Former President Jimmy Carter’s recent proposal to reverse this longstanding U.S. policy has received significant criticism from veteran American peace negotiators, including an elder statesman of the Democratic Party, who advised that such a move was likely to significantly impair Israeli-Palestinian reconciliation efforts.

 

Former Democratic Senate Majority Leader George Mitchell, who served as an envoy to the region under presidents Clinton and Obama, pointed out last week that for the U.S. to take sides and “unilaterally decide” acceptable outcomes of key issues, or to recognize a Palestinian state, “would be a reversal of what had been American policy for several years.”

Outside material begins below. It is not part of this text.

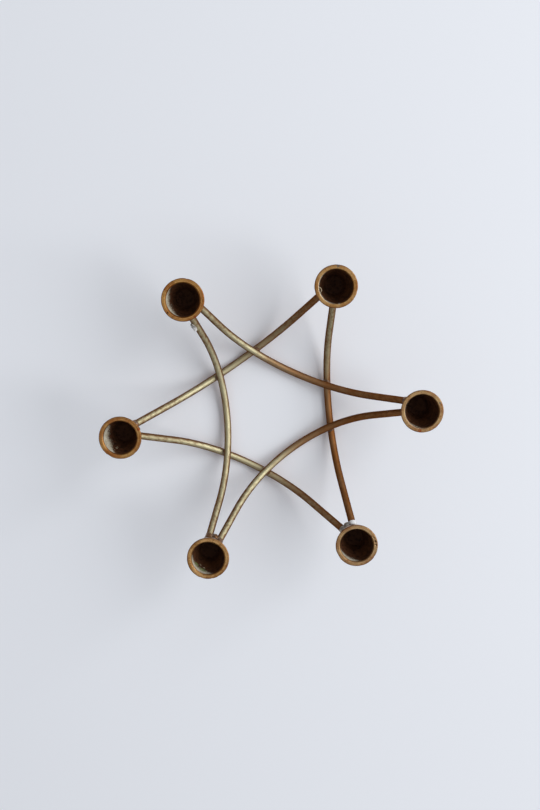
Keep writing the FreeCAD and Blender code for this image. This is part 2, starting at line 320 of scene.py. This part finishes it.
RING_PALE = rgb(216, 176, 112)
RING_DARK = rgb(116, 72, 34)
RIM_STAIN = rgb(128, 74, 34)
WALL_PALE = rgb(158, 116, 66)
WALL_DARK = rgb(118, 78, 42)
WALL_STAIN = rgb(84, 52, 28)
WALL_RING = rgb(190, 150, 92)
CUP_SPECK = rgb(70, 40, 20)
GROOVE_BROWN = rgb(112, 66, 32)
EDGE_BROWN = rgb(104, 60, 32)
CHAMFER_SHADE = rgb(112, 68, 36)
SOOT_AND_SHADE = rgb(86, 52, 31)
SOOT_AND_SHADE_DARK = rgb(46, 28, 18)
SOOT_AND_SHADE_WARM = rgb(96, 58, 28)
SOOT_AND_DEEP_SHADE = rgb(44, 25, 15)
FILM_PALE = rgb(222, 216, 198)
FILM_DULL = rgb(172, 160, 134)
LIP_HIGHLIGHT = rgb(226, 214, 190)
RUST = rgb(150, 66, 34)
GREY_FLUX = rgb(96, 96, 92)
DARK_SPOT = rgb(48, 32, 22)
VERDIGRIS = rgb(126, 146, 92)
CANDLE_WAX = rgb(226, 220, 204)

GROOVE_RADIUS = 12.9 * MM  # a fine tool mark that runs round each rim
CHAMFER_FADE = 0.15 * MM
BORE_STARTS = 1  # a mark that is more millimetres than this below the rim belongs to the bore alone

# A cup's lighter and darker brass; the angle of the side that its pale film is on, the side the window
# lights, so that the film is painted light, and about how far down that reaches, as a share of the bore;
# how strong the painted highlight on its lip is on that side; and its marks.
CupFinish = namedtuple("CupFinish", "light dark film_side film_depth waxed_lip marks")

# A coloured mark: its angle round the cup, its distance from the axis, its depth below the rim and its
# reach, in degrees and millimetres. pit is the reach of the pit that goes with it, where there is one.
Mark = namedtuple("Mark", "angle away below reach tint pit", defaults=(0,))

CUP_FINISHES = {
    1: CupFinish(
        light=rgb(204, 170, 120),
        dark=rgb(164, 124, 87),
        film_side=206,
        film_depth=0.24,
        waxed_lip=0.4,
        marks=(
            Mark(258, 12.8, 0, 1.6, RUST),
            Mark(21, 12.9, 0, 1.0, GREY_FLUX),
            Mark(312, 13.7, 0, 0.8, RUST),
        ),
    ),
    2: CupFinish(
        light=rgb(214, 171, 111),
        dark=rgb(176, 126, 71),
        film_side=192,
        film_depth=0.42,
        waxed_lip=1.0,
        marks=(
            Mark(275, 11.2, 0.4, 1.0, CANDLE_WAX),
            Mark(80, 13.4, 0, 1.4, GREY_FLUX),
        ),
    ),
    3: CupFinish(
        light=rgb(219, 167, 97),
        dark=rgb(183, 117, 61),
        film_side=190,
        film_depth=0.52,
        waxed_lip=0.0,
        marks=(
            Mark(215, 12.9, 0, 0.9, DARK_SPOT, pit=0.5),
            Mark(300, 13.7, 0, 1.4, RUST),
        ),
    ),
    4: CupFinish(
        light=rgb(204, 157, 94),
        dark=rgb(175, 112, 60),
        film_side=182,
        film_depth=0.58,
        waxed_lip=0.0,
        marks=(
            Mark(20, 13.2, 0, 1.3, RUST),
            Mark(150, 9.5, 9, 2.6, DARK_SPOT),
        ),
    ),
    5: CupFinish(
        light=rgb(226, 179, 118),
        dark=rgb(184, 138, 82),
        film_side=218,
        film_depth=0.36,
        waxed_lip=0.0,
        marks=(
            Mark(242, 10.2, 8, 3.6, VERDIGRIS),
            Mark(215, 10.2, 10, 2.6, VERDIGRIS),
            Mark(332, 13.8, 0, 1.1, RUST),
        ),
    ),
    6: CupFinish(
        light=rgb(208, 173, 125),
        dark=rgb(168, 127, 89),
        film_side=218,
        film_depth=0.34,
        waxed_lip=0.0,
        marks=(
            Mark(8, 12.7, 0, 1.3, DARK_SPOT, pit=0.8),
            Mark(357, 12.9, 0, 1.1, DARK_SPOT, pit=0.7),
            Mark(21, 12.4, 0, 1.0, DARK_SPOT, pit=0.6),
        ),
    ),
}


def cup_textures(g, seed):
    """The places and noises that every part of a cup's finish draws on."""
    place = g.place()
    shift = {"Vector": place, "Location": (seed, seed * 0.61, 0)}
    shifted = g.node("ShaderNodeMapping", shift).outputs["Vector"]
    split = g.node("ShaderNodeSeparateXYZ", {"Vector": place}).outputs
    flat = g.node("ShaderNodeCombineXYZ", {"X": split["X"], "Y": split["Y"]}).outputs["Vector"]
    radius = g.vector_math("LENGTH", "Value", flat)
    turned = g.node("ShaderNodeCombineXYZ", {"X": radius, "Y": split["Z"], "Z": seed}).outputs["Vector"]
    return SimpleNamespace(
        place=place,
        radius=radius,
        outward=g.vector_math("NORMALIZE", "Vector", flat),
        level=g.step(g.upward(), 0.3, 0.75),
        rings=g.noise(turned, scale=1500, detail=4, roughness=0.7),
        patches=g.noise(shifted, scale=90, detail=4, roughness=0.55, distortion=0.3),
        stains=g.noise(shifted, scale=420, detail=5, roughness=0.62),
        specks=g.noise(shifted, scale=1900, detail=4, roughness=0.6),
        inside=g.attribute("inside"),
        depth=g.attribute("depth"),
        edge=g.attribute("edge"),
    )


def turned_brass(g, cup, light, dark):
    """The colour of the rim and the outside: fine rings round the axis under a brown patina."""
    rim = g.mix(g.step(cup.patches, 0.38, 0.64), light, dark)
    rim = g.mix(g.times(g.step(cup.rings, 0.50, 0.62, 0, 0.75), cup.level), rim, RING_PALE)
    rim = g.mix(g.times(g.step(cup.rings, 0.49, 0.38, 0, 0.75), cup.level), rim, RING_DARK)
    rim = g.mix(g.step(cup.stains, 0.50, 0.70, 0, 0.7), rim, RIM_STAIN)
    wall = g.mix(g.step(cup.patches, 0.35, 0.65), WALL_PALE, WALL_DARK)
    wall = g.mix(g.step(cup.stains, 0.52, 0.74, 0, 0.6), wall, WALL_STAIN)
    wall = g.mix(g.step(cup.rings, 0.55, 0.68, 0, 0.25), wall, WALL_RING)
    colour = g.mix(cup.level, wall, rim)
    colour = g.mix(g.step(cup.specks, 0.62, 0.74, 0, 0.7), colour, CUP_SPECK)
    off_groove = g.math("ABSOLUTE", g.minus(cup.radius, GROOVE_RADIUS))
    groove = g.step(off_groove, 0.32 * MM, 0.08 * MM, 0, 0.35)
    colour = g.mix(g.times(groove, cup.level), colour, GROOVE_BROWN)
    return g.mix(g.times(cup.edge, g.step(cup.stains, 0.3, 0.55, 0.55, 1.0)), colour, EDGE_BROWN)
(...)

“On this issue I don’t agree with President Carter,” he added.

Aaron David Miller, who worked on the Israeli-Arab peace process under both Republican and Democratic administrations, similarly wrote on CNN.com last week that following Carter’s advice would “leave the Obama legacy in tatters, while diminishing US credibility in the process.” A unilateral Security Council effort to impose parameters for Israeli-Palestinian peace would only serve to alienate Israel while “having little appreciable impact on the realization of Palestinian statehood,” he explained. Since the conditions for peace in the Middle East do not currently exist, Miller wrote, Obama should instead “adopt the diplomatic equivalent of the Hippocratic oath and do no harm.”

Democrats serving in Congress also rejected unilateral efforts to impose peace terms on Israel: The House of Representatives unanimously passed a resolution last Tuesday stating that peace “will come only through direct bilateral negotiations between the parties.”